While those who disagree with such changes could fight against the system, Aronowitz views resistance as futile due to the growing use of adjuncts and teaching assistants in place of assistant professors. That is, job security has overshadowed principles. Administrative and corporative power is placed above the purposes, needs, and desires of faculty and students. There is little cultivating of the critical minds of students and a lot of vocational training to gratify the interests of donors and parents. The crisis, according to Aronowitz, reflects an idealistic belief in the power of higher education as an institution that prepares people for life in the larger world. However, universities have defined “preparation” as training for specific jobs, not as universal and “wholesome” education. Bottom-line management and partnerships with corporations are given priority over the obligation to educate students, and when universities do get around to educating, the process is reduced to credentialing.

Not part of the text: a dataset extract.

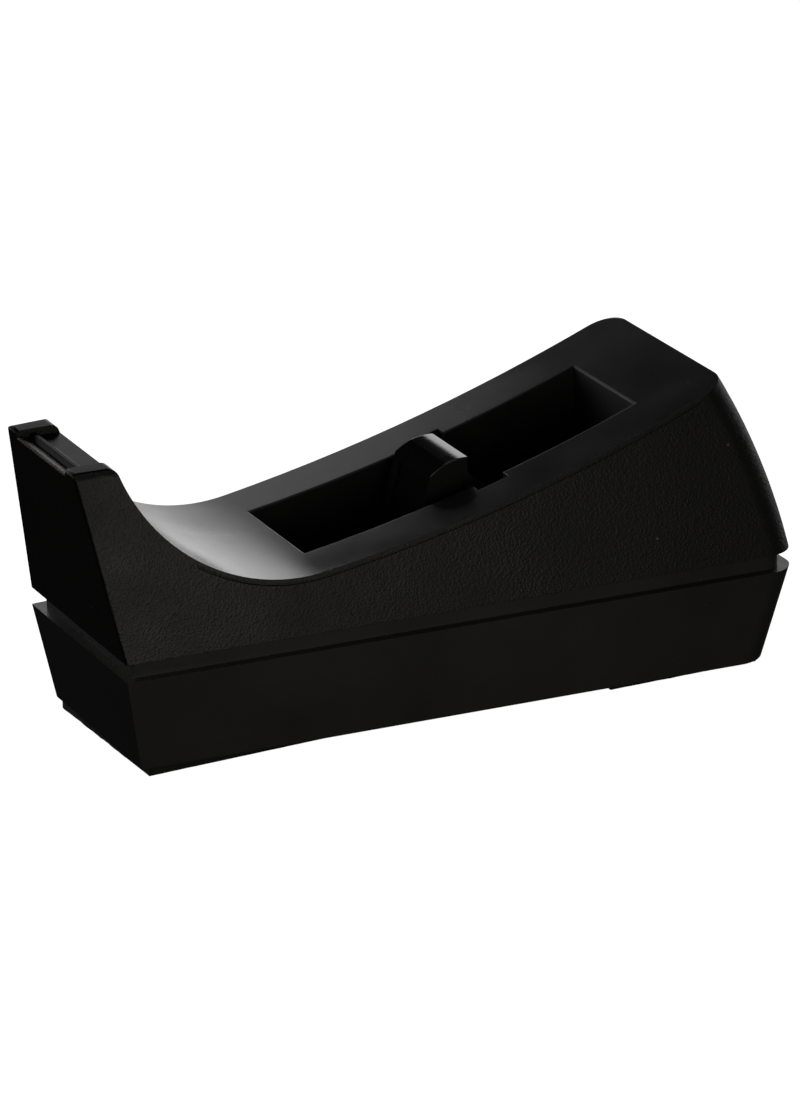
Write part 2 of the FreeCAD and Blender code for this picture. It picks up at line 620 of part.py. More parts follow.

Of course, students are not the only ones who suffer; so do the faculty. Nearly half of all higher-education faculty are part-timers. Many of those lucky enough to be hired full-time are subjected to short-term contracts with no chance for tenure, so the educational workforce will be more flexible and diverse. Aronowitz’s solution? Return to the passion and desire that first drove teachers and professors to unionize in order to get the benefits they deserved. They must now become “agents of a new educational imagination” [End Page 152] who must “reverse the de facto end of mass public higher education through collective bargaining” (101).
The situation, I believe, would be less troubling if corporatization were limited to Ivy League and similar universities; however, it operates at many different universities across the country and even affects the junior colleges. These stepping-stone institutions, once devoted to raising the “academically challenged” to the higher levels of education, are adopting the bureaucracies of the elite. Students with poor GPAs or SAT scores are finding it harder to get in. Many junior colleges have gone so far in the imitation of universities that they have set up different campuses in their areas and counties and offer bachelor’s degrees. In other words, junior colleges no longer necessarily provide underprivileged or less academically inclined students with the chance to improve their skills. They are becoming as economically driven as upper-level institutions.
Aronowitz also discusses the curriculum of these “new and improved” universities: Should students spend their first two years on liberal arts courses, or should they immediately begin to specialize in order to speed their entrance into the workforce? Is the solution, as Bloom (1987) suggests, a return to the great texts of Western civilization? Or should there be smatterings of diversity, as the multiculturalists would like? The universities have chosen none of these solutions, focusing instead on building a curriculum that serves “outside” interests. The result has been a core curriculum that Aronowitz describes as the “elevation of incoherence to an educational principle, marked by the imposition of requirements that remain, in almost all cases, without intellectual justification” (127). However, he believes that much of the fault also lies with society, specifically parents, who buy into the media hype that stresses job preparedness and the needs of the employer.
The book recounts the historical changes that university systems have undergone as they have abandoned student- and education-oriented philosophies in favor of economics-oriented ones. No element of the university is safe from Aronowitz’s scathing and very entertaining critique of higher learning as he champions the “new” marginalized. He covers the commodification of students, the race to hire celebrity scholars, the exploitation of adjuncts and teaching assistants, the curricula of various departments as well as their pedagogy–or lack of it–and much more. Aronowitz provides a crucial rhetorical context for his argument but also goes beyond it to weave the threads of higher learning’s dismal history into the tapestry of a national failure.
Aronowitz’s solution is somewhat simple and idealistic, yet his vision [End Page 153] of true higher learning that puts a well-rounded education back at the center of the university’s mission is ambitious. Most critics want to go back to the “glory days” of the 1950s and 1960s, when liberal arts education thrived. By contrast, Aronowitz calls for a return to the early-nineteenth-century “true” core curriculum, along with the restoration of faculty control over academic life. The centerpiece of his plan is a detailed liberal arts curriculum: the application of four key disciplines–history, literature, science, and philosophy–to specific historical periods. While I applaud his vision of an intellectual utopia, I am not sure that he goes far enough to reform current practice. For one thing, much of what he suggests so articulately seems more apropos of a secondary-school curriculum. For another, while his curriculum would offer students more reflexivity and flexibility, implementing his model would be incredibly difficult, as his suggested changes show: “Most professors in the human and natural sciences would require considerable re-education. . . . It would probably work best if two or more instructors worked together with a large group and took responsibility for small study groups and tutorials or directed readings with individuals” (191). I doubt that many educators, if any, would be open to the idea of reeducating themselves and restructuring their own curricula when they are constantly under fire to prove their worthiness within their departments, to structure their classrooms according to “donor” suggestions, and to find the time for researching, writing, and publishing.
Aronowitz vocalizes the concerns that many of us have regarding the future of our colleges and universities. But while he provides a detailed and clever solution, there seems to be little hope of realizing it–at least not yet. Aronowitz assures us that there is a place for the market in academic life, but the market needs to be kept in its place. But how and where is the line drawn? How will it be held there? Unless a majority can be convinced that liberal arts education is fundamentally, not simply economically, valuable, the process of turning higher learning into another market sector will not slow down. Aronowitz’s book serves as both a warning and a strident call to action.